Metastable structure of austenite base obtained by rapid solidification in a semi-solid state

Material processing in a semi-solid state with rapid solidification is an innovative technology, which enables us to produce complex-shaped semi products in one operation. Unconventional properties and microstructures can be obtained in this way. Material processing in a semi-solid state has been used for materials with lower melting temperatures, particularly for Al alloys.This paper concentrates on the development of new technologies for production of miniature thin-walled steel components with complicated shapes. Ledeburitic steel with 1.8% of carbon and 11% of chromium was chosen for this experimental study. This material was used to produce very small thin-walled semi products. From the initial structure consisting of primary and secondary carbides distributed in a ferrite matrix was obtained a microstructure with over 90% of metastable austenite after cooling from the semi-solid state. The main aim of this experimental program was to describe the effect of two different methods of heating to the semi-solid state. The first method used unique heating equipment, combining high frequency and resistance heating. The second method consisted of conventional heating in a furnace. The influence of the cooling rate on the development of the microstructure was investigated. If was found that both heating and cooling rates influence grain size and the size and the morphology of carbide network placed between the globular austenite grains.Structure analysis was performed with the help of light microscopy, laser scanning confocal microscopy and scanning electron microscopy.
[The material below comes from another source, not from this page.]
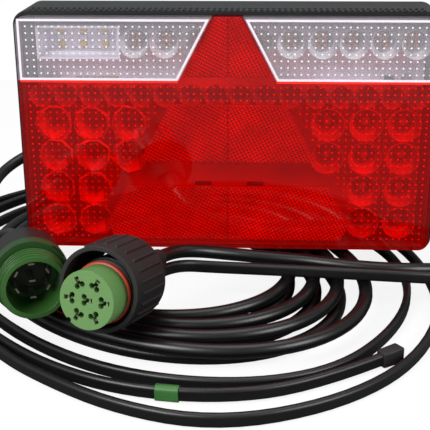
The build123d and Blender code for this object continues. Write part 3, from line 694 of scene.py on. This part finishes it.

EDX analysis was applied to determine chemical profiles of phases and X-ray diffraction phase analysis was used to establish volume fraction of austenite in the final microstructure. Characterisation of individual structural components was further completed by hardness measurements.

Research highlights▶ The influence of cooling rate from semi-solid state was analyzed for X210Cr12 steel. ▶ Unconventional microstructures with over 90% of austenite were created. ▶ Cooling rate influenced the morphology of network among globular austenite grains. ▶ Fine troostit nuclei surrounded globular austenite grains after slower cooling.